## What you will do
Transcribe, exactly as they appear, the line that contains "its edges broken", the line that contains "points = [vertex.co", and every line in between, and nothing else.
-- Start Data --
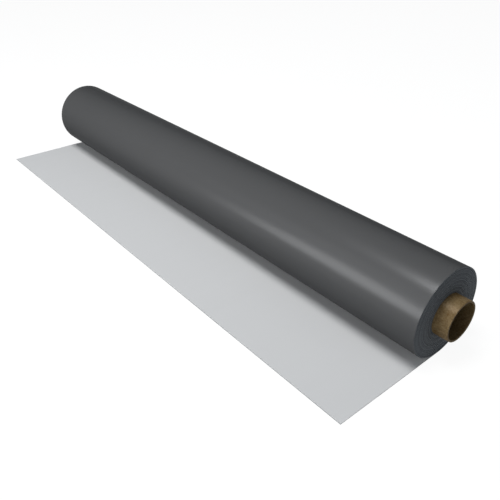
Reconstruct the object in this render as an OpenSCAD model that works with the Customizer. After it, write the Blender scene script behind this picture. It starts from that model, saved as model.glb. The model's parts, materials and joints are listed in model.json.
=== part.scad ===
// Roll of roofing membrane: one long sheet wound on a cardboard core tube, lying on its
// side, with the outer end of the sheet laid out flat in front of it.
//
// +X runs along the core, +Z is up and the free end lies towards -Y. The origin is on the
// axis of the core, half way along it, and the roll lies on the plane z = -roll_r.
//
// The winding is a true spiral, made of half turns about two centres: the half turns
// behind the axis (+Y) are drawn a quarter of the winding pitch below it, and those in
// front (-Y) as much above it. So each half turn runs smoothly into the next, the line
// between the turns comes one pitch further in every time round, and the outermost turn
// runs out flat along the floor as the free end.

/* [Sheet] */
// Width of the sheet, which is the length of the roll
sheet_w = 1500; // [500:5:2500]
// Thickness of the sheet
sheet_t = 1.2; // [0.8:0.1:3]
// Turns of the sheet on the core
turns = 44; // [8:1:80]
// Air that the winding leaves between one turn and the next
turn_gap = 0.06; // [0.01:0.01:0.2]
// Length of the free end, from below the axis to its cut edge
tail_len = 284; // [120:1:900]

/* [Ends of the roll] */
// Width of the line between two turns, where their edges are worn round
line_w = 0.3; // [0.1:0.05:0.6]
// Depth of the line between two turns
line_depth = 0.7; // [0.2:0.1:3]

/* [Core tube] */
// Inside diameter of the core tube
core_bore_d = 80; // [50:1:160]
// Wall of the core tube
core_wall = 4.5; // [3:0.5:15]
// Length of core tube that stands out of each end of the roll
core_out = 33.5; // [2:0.5:150]
// Chamfer on the cut edges of the core tube
core_chamfer = 0.5; // [0.2:0.1:1.2]
// Clearance between the core tube and the innermost turn
core_fit = 0.1; // [0.05:0.05:0.5]

/* [Hidden] */
$fn = 180;

// From one turn to the next
pitch = sheet_t + turn_gap;
// How far each of the two winding centres lies from the axis
centre_shift = pitch / 4;

core_bore_r = core_bore_d / 2;
core_r = core_bore_r + core_wall;
core_len = sheet_w + 2 * core_out;
// The eye of the roll, which the core tube fills
eye_r = core_r + core_fit;

// Height of the axis above the floor
roll_r = eye_r + turns * pitch;
// Outer radii of the half turns behind and in front of the axis
back_r = roll_r - centre_shift;
front_r = roll_r - 3 * centre_shift;

// Stands a shape that was drawn upright on end along the core, centred on the origin,
// which turns what was +X down and leaves +Y to the back
module along_core(length) {
    rotate([0, 90, 0])
        translate([0, 0, -length / 2])
            children();
}

// The half of a drawing behind the axis (side = 1) or in front of it (side = -1)
module half_of(side) {
    reach = 2 * roll_r;
    intersection() {
        children();
        translate([-reach, side > 0 ? 0 : -reach])
            square([2 * reach, reach]);
    }
}

// Draws the half turns behind the axis about the lower centre and those in front of it
// about the upper one, from the same children, which read their outer radius from
// $outer_r and how many lines lie under it from $lines
module both_halves() {
    translate([centre_shift, 0])
        half_of(1)
            let ($outer_r = back_r, $lines = turns - 1)
                children();
    translate([-centre_shift, 0])
        half_of(-1)
            let ($outer_r = front_r, $lines = turns - 2)
                children();
}

// Outline of the wound turns
module wound_outline() {
    both_halves()
        circle($outer_r);
}

// The line between the turns: one spiral, from under the free end in to the eye
module winding_line() {
    both_halves()
        for (k = [1 : $lines]) let (line_r = $outer_r - k * pitch)
            difference() {
                circle(line_r + line_w / 2);
                circle(line_r - line_w / 2);
            }
}

// The free end, flat on the floor from below the axis to its cut edge
module free_end() {
    translate([-sheet_w / 2, -tail_len, -roll_r])
        cube([sheet_w, tail_len, sheet_t]);
}

// The sheet: the wound turns and the free end in one piece, bored for the core tube, with
// the line between the turns cut in both end faces
module membrane() {
    color([0.33, 0.34, 0.35])
        difference() {
            union() {
                along_core(sheet_w)
                    linear_extrude(sheet_w)
                        wound_outline();
                free_end();
            }
            along_core(sheet_w + 2)
                cylinder(h = sheet_w + 2, r = eye_r);
            for (end = [-1, 1])
                translate([end * sheet_w / 2, 0, 0])
                    along_core(2 * line_depth)
                        linear_extrude(2 * line_depth)
                            winding_line();
        }
}

// The cardboard tube that the sheet is wound on, cut square with its edges broken
module core_tube() {
    color([0.52, 0.42, 0.29])
        along_core(core_len)
            rotate_extrude()
                polygon([
                    [core_bore_r + core_chamfer, 0],
                    [core_r - core_chamfer, 0],
                    [core_r, core_chamfer],
                    [core_r, core_len - core_chamfer],
                    [core_r - core_chamfer, core_len],
                    [core_bore_r + core_chamfer, core_len],
                    [core_bore_r, core_len - core_chamfer],
                    [core_bore_r, core_chamfer]
                ]);
}

membrane();
core_tube();
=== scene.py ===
"""Roll of roofing membrane: the sheet, its core tube and a plain studio round them.

Run as a script in Blender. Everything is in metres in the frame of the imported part: the
origin on the axis of the core tube, half way along it, +X along the tube, +Z up, and the
free end of the sheet towards -Y.
"""

import json
import math
import random
from typing import NamedTuple

import bmesh
import bpy
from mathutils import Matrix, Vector


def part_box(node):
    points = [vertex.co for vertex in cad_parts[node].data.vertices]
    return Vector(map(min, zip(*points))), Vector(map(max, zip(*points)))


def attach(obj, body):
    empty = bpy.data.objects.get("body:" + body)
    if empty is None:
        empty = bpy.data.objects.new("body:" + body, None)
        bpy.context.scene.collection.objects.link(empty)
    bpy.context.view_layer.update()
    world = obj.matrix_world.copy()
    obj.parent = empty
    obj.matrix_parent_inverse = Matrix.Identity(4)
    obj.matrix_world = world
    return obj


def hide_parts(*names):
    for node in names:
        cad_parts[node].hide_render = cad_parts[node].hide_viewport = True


bl_info = {
    "name": "Roll of roofing membrane",
    "version": (1, 0, 0),
    "blender": (4, 5, 0),
    "location": "3D View > Sidebar > Roofing roll",
    "description": "Winds a roofing sheet on its core tube and lays its free end out",
    "category": "Mesh",
}

BODY = "root"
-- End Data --
## Task solution
// The cardboard tube that the sheet is wound on, cut square with its edges broken
module core_tube() {
    color([0.52, 0.42, 0.29])
        along_core(core_len)
            rotate_extrude()
                polygon([
                    [core_bore_r + core_chamfer, 0],
                    [core_r - core_chamfer, 0],
                    [core_r, core_chamfer],
                    [core_r, core_len - core_chamfer],
                    [core_r - core_chamfer, core_len],
                    [core_bore_r + core_chamfer, core_len],
                    [core_bore_r, core_len - core_chamfer],
                    [core_bore_r, core_chamfer]
                ]);
}

membrane();
core_tube();
=== scene.py ===
"""Roll of roofing membrane: the sheet, its core tube and a plain studio round them.

Run as a script in Blender. Everything is in metres in the frame of the imported part: the
origin on the axis of the core tube, half way along it, +X along the tube, +Z up, and the
free end of the sheet towards -Y.
"""

import json
import math
import random
from typing import NamedTuple

import bmesh
import bpy
from mathutils import Matrix, Vector


def part_box(node):
    points = [vertex.co for vertex in cad_parts[node].data.vertices]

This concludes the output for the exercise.